A cold winter day and a hot cup of tea — a comforting combination promoted by Hudson’s Bay Company, importers of tea since 1713. “Guaranteed to be superior in quality to any other packaged tea selling at fifty cents a pound,” reads a 1933 advertisement. HBC’s India and Ceylon orange pekoe tea with the brand name “Fort Garry” was said to be a full-flavoured blend enjoyed by both urban dwellers and those in more remote areas of the country.
In The Beaver...
90 Years Ago
As the game of curling gained popularity across Canada, HBC got caught up in the excitement. Numerous articles on the winter sport enlivened the publication. In a particularly humourous January 1921 article entitled “A Martian at the Rink,” the writer envisions a Martian’s bewilderment upon chancing on a company curling match.
60 Years Ago
“The Eskimos of Canada depend almost entirely for their winter transportation on the wooden sled,” W.F. Joss wrote in March 1951. Before mechanized travel in the North, the typical Inuit family owned three sleds, or komatiks — one for heavy loads, a lighter model for trapping, and a small version for children or for racing.
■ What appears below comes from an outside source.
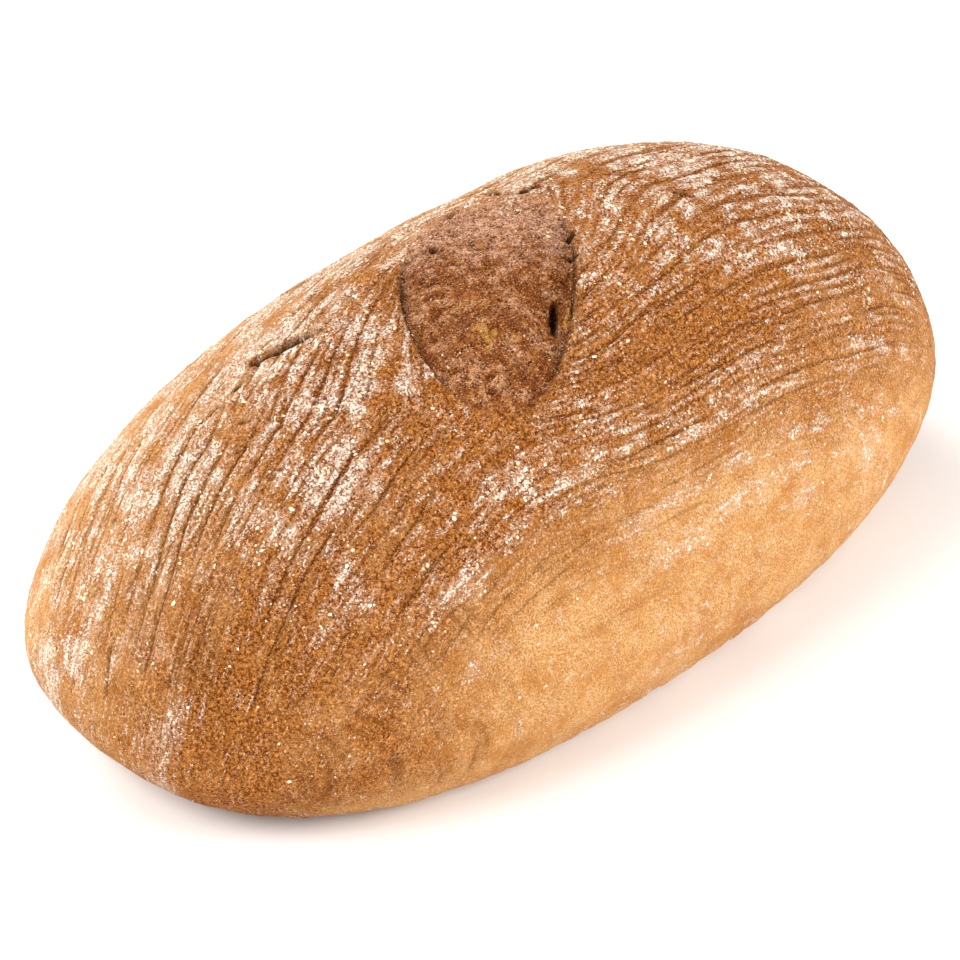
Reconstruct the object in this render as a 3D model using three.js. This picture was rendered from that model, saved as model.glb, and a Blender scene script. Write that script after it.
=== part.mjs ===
// Long oval sourdough loaf, baked as one piece and resting on its flat base.
// Millimetres, +Z up. X runs along the loaf, towards its slightly slimmer, taller end.
// The origin is the middle of the base's footprint.
import * as THREE from 'three';
import { mergeVertices } from 'three/addons/utils/BufferGeometryUtils.js';

// Overall size
const HALF_LENGTH = 150;
const HALF_WIDTH = 79;
const CROWN_HEIGHT = 110;
const WAIST_HEIGHT = 29;       // height of the widest section
const BASE_SCALE = 0.86;       // footprint against the widest section

// Character of the outline
const PLAN_POWER = 2.4;        // superellipse power of the plan, 2 is an ellipse
const DOME_SIDE_POWER = 2.25;  // fullness of the shoulders
const DOME_TOP_POWER = 1.65;   // below 2 the crown is a little less flat
const TAPER = 0.09;            // share of width lost at the +X end, gained at the -X end
const TILT = 0.105;            // share of height gained at the +X end, lost at the -X end

// Uneven rise of the dough
const SWELL_HEIGHT = 0.9;
const SWELL_LENGTH = 95;

// Slash: one leaf-shaped opening that runs diagonally over the crown
const SLASH_CENTRE = new THREE.Vector2(-6.5, -8.5);
const SLASH_ANGLE = THREE.MathUtils.degToRad(45);
const SLASH_HALF_LENGTH = 47.5;
const SLASH_LEFT_WIDTH = 29;   // from the line between its tips to the lip on the -X side
const SLASH_RIGHT_WIDTH = 19;  // and to the lip on the +X side
const SLASH_ROUNDNESS = 1.3;   // 1 is an elliptical end, 2 a pointed one
const SLASH_ROUNDNESS_CHANGE = 0.3;  // the far tip is more pointed than the near one
const SLASH_DEPTH = 3;         // drop from the lips to the edge of the opening's floor
const SLASH_SWELL = 2.4;       // how far the middle of the floor has risen again
const LIP_WIDTH = 4;           // crust beside the opening that has curled up
const LIP_RISE = 0.8;

// Mesh: rings from the middle of the slash out to the waist, under, and in to the middle of the base
const RING_POINTS = 104;
const RINGS = 38;
const FLOOR_RINGS = 6;
const DOME_RINGS = 26;         // rings above the waist, with the floor's
const RIM_RING = 33;           // rings from here on lie in the flat base

const CRUST_COLOR = '#b9783f';

// A cosine or sine raised to a power, with its sign kept.
function signedPower(value, power) {
  return Math.sign(value) * Math.abs(value) ** power;
}

// Point of the widest section, seen from above.
function outlinePoint(around) {
  const lengthwise = signedPower(Math.cos(around), 2 / PLAN_POWER);
  const crosswise = signedPower(Math.sin(around), 2 / PLAN_POWER);
  return new THREE.Vector2(HALF_LENGTH * lengthwise, HALF_WIDTH * crosswise * (1 - TAPER * lengthwise));
}

// Point of the slash's edge, moved out by a margin.
function lensPoint(around, margin) {
  const turned = around - SLASH_ANGLE;
  const along = Math.cos(turned);
  const width = Math.sin(turned) > 0 ? SLASH_LEFT_WIDTH : SLASH_RIGHT_WIDTH;
  const across = signedPower(Math.sin(turned), SLASH_ROUNDNESS + SLASH_ROUNDNESS_CHANGE * along);
  return new THREE.Vector2((SLASH_HALF_LENGTH + margin) * along, (width + margin) * across)
    .rotateAround(new THREE.Vector2(), SLASH_ANGLE)
    .add(SLASH_CENTRE);
}

// Height of the dome above a point in plan: a superellipse of the point's distance from the middle.
function domeHeight(x, y) {
  const halfWidthHere = HALF_WIDTH * (1 - TAPER * x / HALF_LENGTH);
  const outward = Math.abs(x / HALF_LENGTH) ** PLAN_POWER + Math.abs(y / halfWidthHere) ** PLAN_POWER;
  const shoulder = Math.max(0, 1 - outward ** (DOME_SIDE_POWER / PLAN_POWER));
  return WAIST_HEIGHT + (CROWN_HEIGHT - WAIST_HEIGHT) * shoulder ** (1 / DOME_TOP_POWER);
}

// Broad shallow bumps, which fade out towards the waist.
function swell(x, y, height) {
  const wave = 2 * Math.PI / SWELL_LENGTH;
  const bumps = Math.sin(wave * x + 1.1) * Math.cos(wave * y + 0.4) + 0.5 * Math.sin(wave * (x - 1.7 * y));
  return SWELL_HEIGHT * bumps * THREE.MathUtils.smoothstep(height, WAIST_HEIGHT, CROWN_HEIGHT);
}

// A point above the waist: its ring lies on the slash's floor, on a lip, or between lip and waist.
function domePoint(around, ring) {
  let place;
  let step = 0;
  if (ring <= FLOOR_RINGS) {
    const outward = ring / FLOOR_RINGS;
    place = SLASH_CENTRE.clone().lerp(lensPoint(around, 0), outward);
    step = SLASH_SWELL * (1 - outward ** 2) - SLASH_DEPTH;
  } else {
    const lift = (DOME_RINGS - ring) / (DOME_RINGS - FLOOR_RINGS - 1) * Math.PI / 2;
    place = lensPoint(around, LIP_WIDTH / 4).lerp(outlinePoint(around), Math.cos(lift));
    step = ring <= FLOOR_RINGS + 2 ? LIP_RISE : 0;
  }
  const height = domeHeight(place.x, place.y);
  return new THREE.Vector3(place.x, place.y, height + swell(place.x, place.y, height) + step);
}

// A point below the waist: the side tucks in to the rim, and the base is flat.
function underPoint(around, ring) {
  const place = outlinePoint(around);
  const down = Math.min(1, (ring - DOME_RINGS) / (RIM_RING - DOME_RINGS));
  const inward = Math.max(0, (ring - RIM_RING) / (RINGS - RIM_RING));
  place.multiplyScalar((1 - (1 - BASE_SCALE) * down ** 2) * (1 - inward));
  return new THREE.Vector3(place.x, place.y, WAIST_HEIGHT * (1 - down));
}

// A ball's rings and their points, each moved to its place on the loaf.
function loafGeometry() {
  const geometry = new THREE.SphereGeometry(1, RING_POINTS, RINGS);
  geometry.rotateX(Math.PI / 2);
  geometry.deleteAttribute('normal');
  geometry.deleteAttribute('uv');
  const points = geometry.attributes.position;
  for (let i = 0; i < points.count; i += 1) {
    const ring = Math.round(Math.acos(THREE.MathUtils.clamp(points.getZ(i), -1, 1)) / Math.PI * RINGS);
    const around = Math.atan2(points.getY(i), points.getX(i));
    const point = ring < DOME_RINGS ? domePoint(around, ring) : underPoint(around, ring);
    points.setXYZ(i, point.x, point.y, point.z * (1 + TILT * point.x / HALF_LENGTH));
  }
  const merged = mergeVertices(geometry, 1e-3);
  merged.computeBoundingBox();
  const middle = merged.boundingBox.getCenter(new THREE.Vector3());
  merged.translate(-middle.x, -middle.y, -merged.boundingBox.min.z);
  merged.computeVertexNormals();
  return merged;
}

const crust = new THREE.MeshStandardMaterial({ color: CRUST_COLOR, roughness: 0.85, metalness: 0 });

const loaf = new THREE.Mesh(loafGeometry(), crust);
loaf.name = 'loaf';

const group = new THREE.Group();
group.add(loaf);

export default group;
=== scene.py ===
"""A long oval sourdough loaf, floured, marked by its proofing basket and slashed once across the crown."""

import bpy
import numpy as np
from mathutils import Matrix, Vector


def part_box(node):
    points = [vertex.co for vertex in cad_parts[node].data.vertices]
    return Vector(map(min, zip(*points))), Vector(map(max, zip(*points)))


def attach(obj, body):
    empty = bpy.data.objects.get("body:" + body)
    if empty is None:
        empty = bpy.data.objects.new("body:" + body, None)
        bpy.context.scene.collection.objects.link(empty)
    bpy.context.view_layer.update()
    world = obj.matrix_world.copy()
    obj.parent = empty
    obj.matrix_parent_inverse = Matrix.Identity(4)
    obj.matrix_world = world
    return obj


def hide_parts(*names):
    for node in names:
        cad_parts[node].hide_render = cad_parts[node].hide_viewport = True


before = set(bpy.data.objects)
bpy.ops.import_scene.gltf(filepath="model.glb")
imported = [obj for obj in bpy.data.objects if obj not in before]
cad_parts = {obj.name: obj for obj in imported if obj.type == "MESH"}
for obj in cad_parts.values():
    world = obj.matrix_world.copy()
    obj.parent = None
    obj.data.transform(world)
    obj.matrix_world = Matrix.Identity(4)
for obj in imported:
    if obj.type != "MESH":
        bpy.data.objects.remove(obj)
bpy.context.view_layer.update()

# ---------------------------------------------------------------------------------------------
# Crust. The loaf's whole skin, one closed surface from the crown round to the flat base. The dough
# proofed in a floured basket, whose ribs left grooves along it, then it was turned out, slashed and
# baked: the slash opened in the oven and pushed the grooves beside it apart.
# ---------------------------------------------------------------------------------------------
MM = 0.001

# The loaf's form. All lengths are in millimetres: X runs along the loaf, with its near end at -X, Y
# runs across it and Z is up.
loaf_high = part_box("loaf")[1]
HALF_LENGTH = loaf_high.x / MM
HALF_WIDTH = 0.9908 * loaf_high.y / MM  # at mid length; the taper makes the wide end wider
CROWN = 0.9756 * loaf_high.z / MM       # at mid length; the tilt and the lips rise above it
WAIST = 29.0                            # height of the widest section
BASE_SHARE = 0.86                       # footprint against the widest section
PLAN_POWER, SHOULDER_POWER, TOP_POWER = 2.4, 2.25, 1.65
TAPER, TILT = 0.09, 0.105               # share of width lost, and of height gained, at the +X end
RIM_ROUND = 5.0                         # how high up the underside starts to round into the base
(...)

Joss’s article “Eskimo Sleds” describes the production and history of the reliable komatik.
30 Years Ago
Golden rule days
In the Autumn 1981 issue, Evelyn Slater McLeod fondly remembers her days at Willow Brook School near Consort, Alberta. “School Days at Willow Brook” tells of the one-room building constructed in 1910 for eighteen children who arrived with their families from Benson County, North Dakota. You can almost feel the heat radiating from the pot-bellied stove on a cold day, the thrill of sledding down the coulee at break time, and the excitement when the new teacher arrives from the “far horizons” of England.